[start of TASK INPUTS]
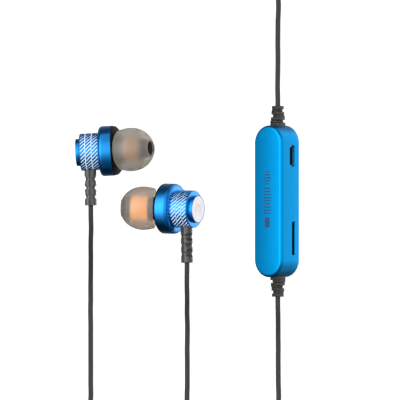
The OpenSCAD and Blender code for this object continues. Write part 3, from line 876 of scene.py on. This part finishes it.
def make_bud_relief(side):
    """Rubber boot: scalloped sides and a channel down the middle of each face. The right
    one is twisted a little by its cord."""
    roll = 32 if BUDS[side][3] else 0
    start = BARREL_R - 1.2
    edge = 0.14
    count = round((RELIEF_END - edge - start) / BOOT_STEP)
    stations = [start + BOOT_STEP * i for i in range(count)]
    stations += [RELIEF_END - edge, RELIEF_END - edge / 3, RELIEF_END]
    chord = math.sqrt(NOTCH_R**2 - (NOTCH_R - NOTCH_DEPTH) ** 2)
    rings = []
    for y in stations:
        half = RELIEF_HALF
        for notch in NOTCH_YS:
            off = abs(y - notch)
            if off < chord:
                half -= math.sqrt(NOTCH_R**2 - off**2) - (NOTCH_R - NOTCH_DEPTH)
        inset = {RELIEF_END: edge, RELIEF_END - edge / 3: edge / 3}.get(y, 0)
        seam = 0.45 if y < RELIEF_END - 0.6 else 0.45 * max(0, (RELIEF_END - 0.3 - y) / 0.3)
        outline = rounded_ring(
            -half + inset, half - inset, RELIEF_TALL - inset, RELIEF_ROUND, seam
        )
        rings.append([(a, -y, b) for a, b in outline])
    place = bud_place(side) @ Matrix.Translation((-BARREL_LEN / 2, 0, 0)) @ turn_y(roll)
    boot = cut(loft(rings, caps=True), boot_pockets())
    finish_piece(
        f"{side}_rubber_relief", boot, place, "headset",
        [f"{side}_strain_relief"], [FINISHES["relief_rubber"]], sharp=45,
    )


for side in BUDS:
    make_housing(side)
    make_disc(side)
    make_mesh_screen(side)
    make_tip(side)
    make_bud_relief(side)

# ---- control module ----

MODULE_PLACE = Matrix.Translation((38.44, 0, 0))
MODULE_HALF_W, MODULE_T, MODULE_LEN = 6.05, 10.3, 51.3
END_Y = MODULE_LEN / 2 - MODULE_HALF_W
EDGE_R, PARTING_Z, WALL, CROWN = 1.1, 4.15, 1.1, 0.26
SEAM = 0.06
CORD_Z = 4.6


def stadium(radius, z, side_steps=40, end_steps=48):
    """Ring of points round a full-round slot shape of that radius at height z."""
    ring = []
    for sign in (1, -1):
        for i in range(side_steps):
            ring.append((sign * radius, sign * END_Y * (2 * i / side_steps - 1), z))
        for i in range(end_steps):
            turn = math.radians(180 * i / end_steps) + (0 if sign > 0 else math.pi)
            ring.append((radius * math.cos(turn), sign * END_Y + radius * math.sin(turn), z))
    return ring


def crowned(radius):
    """Height of the front face, which is slightly domed."""
    return MODULE_T - CROWN * (radius / MODULE_HALF_W) ** 2


def front_profile():
    """(radius, z) of the front casing, from the middle of its face round to inside."""
    flat_r = MODULE_HALF_W - EDGE_R
    drop = crowned(flat_r)
    face = [(flat_r * i / 12, crowned(flat_r * i / 12)) for i in range(12)]
    edge = arc((flat_r, drop - EDGE_R), EDGE_R, 90, 0, 12)
    w = MODULE_HALF_W
    return face + edge + [
        (w, PARTING_Z + SEAM + 0.02), (w - 0.03, PARTING_Z + SEAM * 0.6), (w - SEAM, PARTING_Z),
        (w - WALL, PARTING_Z), (w - WALL, MODULE_T - WALL - 0.9),
        (w - WALL - 0.3, MODULE_T - WALL - 0.4), (w - WALL - 0.6, MODULE_T - WALL - 0.3),
        (0, MODULE_T - WALL),
    ]


def back_profile():
    w = MODULE_HALF_W
    edge = arc((w - EDGE_R, EDGE_R), EDGE_R, 270, 360, 12)
    return [(0, 0), *edge] + [
        (w, PARTING_Z - SEAM - 0.02), (w - 0.03, PARTING_Z - SEAM * 0.6), (w - SEAM, PARTING_Z),
        (w - WALL, PARTING_Z), (w - WALL, WALL + 0.4), (w - WALL - 0.4, WALL), (0, WALL),
    ]


def outline_cutter(outline, wider, x_in, x_out, bevel=0.16):
    """A bar along x with that (y, z) outline, which flares to a wider outline at the
    casing's face, so that the cut has a bevelled edge. x_out is outside the casing."""
    sign = 1 if x_out > x_in else -1
    face_x = sign * MODULE_HALF_W
    rings = [
        [(x_in, y, z) for y, z in outline],
        [(face_x - sign * bevel, y, z) for y, z in outline],
        [(face_x, y, z) for y, z in wider],
        [(x_out, y, z) for y, z in wider],
    ]
    bm = loft(rings, caps=True)
    bmesh.ops.recalc_face_normals(bm, faces=bm.faces)
    return bm


def slot_outline(y, z, width, height, radius, grow=0.0):
    w, h, r = width / 2 + grow, height / 2 + grow, radius + grow
    points = []
    for sy, sz, start in ((1, 1, 0), (-1, 1, 90), (-1, -1, 180), (1, -1, 270)):
        points += arc((y + sy * (w - r), z + sz * (h - r)), r, start, start + 90, 8)
    return points


USB = (15.3, 4.2, 7.2, 2.5, 1.2)
CARD = (-12.5, (2.9 + 4.25) / 2, 11.1, 1.35, 0.3)
KEY_YS, KEY_Z, KEY_W, KEY_H, KEY_PROUD = (13.5, 5.0, -3.5), 4.3, 6.2, 2.4, 0.4
PORT_YS, PORT_Z, PORT_R = (-10.0, -15.0), 6.35, 0.6
KEY_FLANGE, KEY_FLANGE_X = 0.25, (-4.9, -4.5)  # rim that holds a key behind the wall
MARK_RISE = 0.05
SOCKET_IN_X, KEY_IN_X = 0.5, -3.0  # how deep the openings are cut


def module_cutters():
    """What is cut from both casings: the ports, the key slots and the cord holes."""
    cutters = []
    for slot in (USB, CARD):
        cutters.append(outline_cutter(
            slot_outline(*slot), slot_outline(*slot, grow=0.16), SOCKET_IN_X,
            MODULE_HALF_W + 1,
        ))
    for y in KEY_YS:
        slot = (y, KEY_Z, KEY_W + 0.2, KEY_H + 0.2, KEY_H / 2)
        cutters.append(outline_cutter(
            slot_outline(*slot), slot_outline(*slot, grow=0.1), KEY_IN_X,
            -MODULE_HALF_W - 1, 0.1,
        ))
    for y in PORT_YS:
        hole = (y, PORT_Z, 2 * PORT_R, 2 * PORT_R, PORT_R - 0.001)
        cutters.append(outline_cutter(
            slot_outline(*hole), slot_outline(*hole, grow=0.12), KEY_IN_X,
            -MODULE_HALF_W - 1, 0.12,
        ))
    return cutters


def make_casing(name, node, profile):
    rings = [stadium(max(r, 0), z) for r, z in profile]
    bm = cut(loft(rings), module_cutters())
    finish_piece(
        name, bm, MODULE_PLACE, "headset", [node], [FINISHES["module_blue"]],
        sharp=25, weld=1e-4,
    )


PRINT_MARKS = (  # width across, length along, gap to the next
    (1.4, 0.5, 0.5), (2.4, 0.5, 0.5), (3.2, 0.5, 0.5), (2.4, 0.5, 0.5), (1.4, 0.5, 1.1),
    (3.0, 0.45, 0.6), (3.0, 0.45, 0.6), (3.0, 0.45, 0.6), (3.0, 0.45, 0.6), (3.0, 0.45, 0.6),
    (3.0, 0.45, 0.6), (3.0, 0.45, 0.6), (3.0, 0.45, 0.6), (3.0, 0.45, 1.1), (2.2, 3.6, 0.5),
)
PRINT_START_Y = 10.2


def make_print():
    """A generic column of printed bars and dots down the middle of the front face."""
    bm = bmesh.new()
    y = PRINT_START_Y
    for width, length, gap in PRINT_MARKS:
        middle = y - length / 2
        rings = []
        for z in (crowned(2) - 0.05, MODULE_T + 0.008):  # from inside the face to just over it
            outline = slot_outline(0, middle, width, length, min(width, length) * 0.28)
            rings.append([(a, b, z) for a, b in outline])
        join(bm, loft(rings, caps=True))
        y -= length + gap
    paint = plain("printed_ink", (0.0, 0.09, 0.26), (0.0, 0.08, 0.23), 0.45)
    finish_piece(
        "printed_marks", bm, MODULE_PLACE, "headset", [], [paint.material],
        weld=1e-5,
    )


make_print()
make_casing("front_casing", "module_front", front_profile())
make_casing("back_casing", "module_back", back_profile())


def make_key(name, node, body, y, marks):
    """A key with rounded edges and a plain raised mark."""
    face_x = -MODULE_HALF_W - KEY_PROUD
    rings = []
    for x, grow in (
        (face_x, -0.22), (face_x + 0.03, -0.1), (face_x + 0.1, -0.03), (face_x + 0.2, 0),
        (KEY_FLANGE_X[0] - 0.02, 0), *((x, KEY_FLANGE) for x in KEY_FLANGE_X),
    ):
        outline = slot_outline(y, KEY_Z, KEY_W, KEY_H, KEY_H / 2 - KEY_FLANGE, grow)
        rings.append([(x, a, b) for a, b in outline])
    bm = loft(rings, caps=True)
    for w, h in marks:
        outline = slot_outline(y, KEY_Z, w, h, min(w, h) / 2 - 0.01)
        ends = (face_x - MARK_RISE, face_x + MARK_RISE)
        join(bm, loft([[(x, a, b) for a, b in outline] for x in ends], caps=True))
    finish_piece(
        name, bm, MODULE_PLACE, body, [node], [FINISHES["module_blue"]]
    )


PLUS = ((1.3, 0.26), (0.26, 1.3))
MINUS = ((1.3, 0.26),)
DOT = ((0.7, 0.7),)
make_key("volume_up_cap", "volume_up_key", "volume_up_button", KEY_YS[0], PLUS)
make_key("call_cap", "call_key", "call_button", KEY_YS[1], DOT)
make_key("volume_down_cap", "volume_down_key", "volume_down_button", KEY_YS[2], MINUS)

RELIEF_LEN, STEPS, CORE_HALF = 6.6, (3.95, 3.7, 3.4, 3.15), 1.05
SLOT_YS, SLOT_LEN = (1.4, 3.2, 5.0), 0.9


def make_module_relief(name, node, turn):
    """Stepped rubber boot with slots cut from alternate sides."""
    base = MODULE_LEN / 2
    step = RELIEF_LEN / len(STEPS)
    stops = {-1.0, RELIEF_LEN, *(i * step for i in range(1, len(STEPS)))}
    for y in SLOT_YS:
        stops.update((y - SLOT_LEN / 2, y + SLOT_LEN / 2))
    stops = sorted(stops)
    edge = 0.12
    rings = []
    for y0, y1 in zip(stops, stops[1:]):
        middle = (y0 + y1) / 2
        half = STEPS[min(max(int(middle / step), 0), len(STEPS) - 1)] / 2
        left, right, tall = -half, half, half
        for i, y in enumerate(SLOT_YS):
            if abs(middle - y) < SLOT_LEN / 2:
                if i % 2 == 0:
                    right = CORE_HALF
                else:
                    left = -CORE_HALF
        for y, inset in ((y0, edge), (y0 + edge * 0.4, edge * 0.3), (y0 + edge, 0),
                         (y1 - edge, 0), (y1 - edge * 0.4, edge * 0.3), (y1, edge)):
            outline = rounded_ring(left + inset, right - inset, tall - inset, 0.5)
            rings.append([(a, base + y, CORD_Z - b) for a, b in outline])
    place = MODULE_PLACE @ turn_z(turn)
    finish_piece(
        name, loft(rings, caps=True), place, "headset", [node],
        [MODULE_RUBBER], sharp=45, weld=1e-5,
    )


make_module_relief("upper_rubber_relief", "upper_relief", 0)
make_module_relief("lower_rubber_relief", "lower_relief", 180)

# ---- finishes of the CAD nodes that stay ----

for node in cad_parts.values():
    if node.hide_render:
        continue
    for slot in node.material_slots:
        finish = FINISHES.get(slot.material.name.split(".")[0])
        if finish:
            slot.material = finish
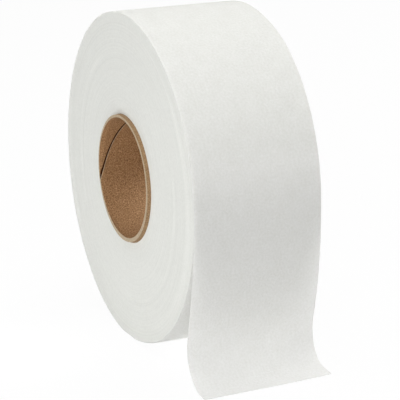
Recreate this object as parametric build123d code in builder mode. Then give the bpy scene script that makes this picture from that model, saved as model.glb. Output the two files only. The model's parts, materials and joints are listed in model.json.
[end of TASK INPUTS]
REQUIRED WORK:
Locate the word "scene" in the records and collect each line it appears in.

WRITTEN ANSWER:
The OpenSCAD and Blender code for this object continues. Write part 3, from line 876 of scene.py on. This part finishes it.
Recreate this object as parametric build123d code in builder mode. Then give the bpy scene script that makes this picture from that model, saved as model.glb. Output the two files only. The model's parts, materials and joints are listed in model.json.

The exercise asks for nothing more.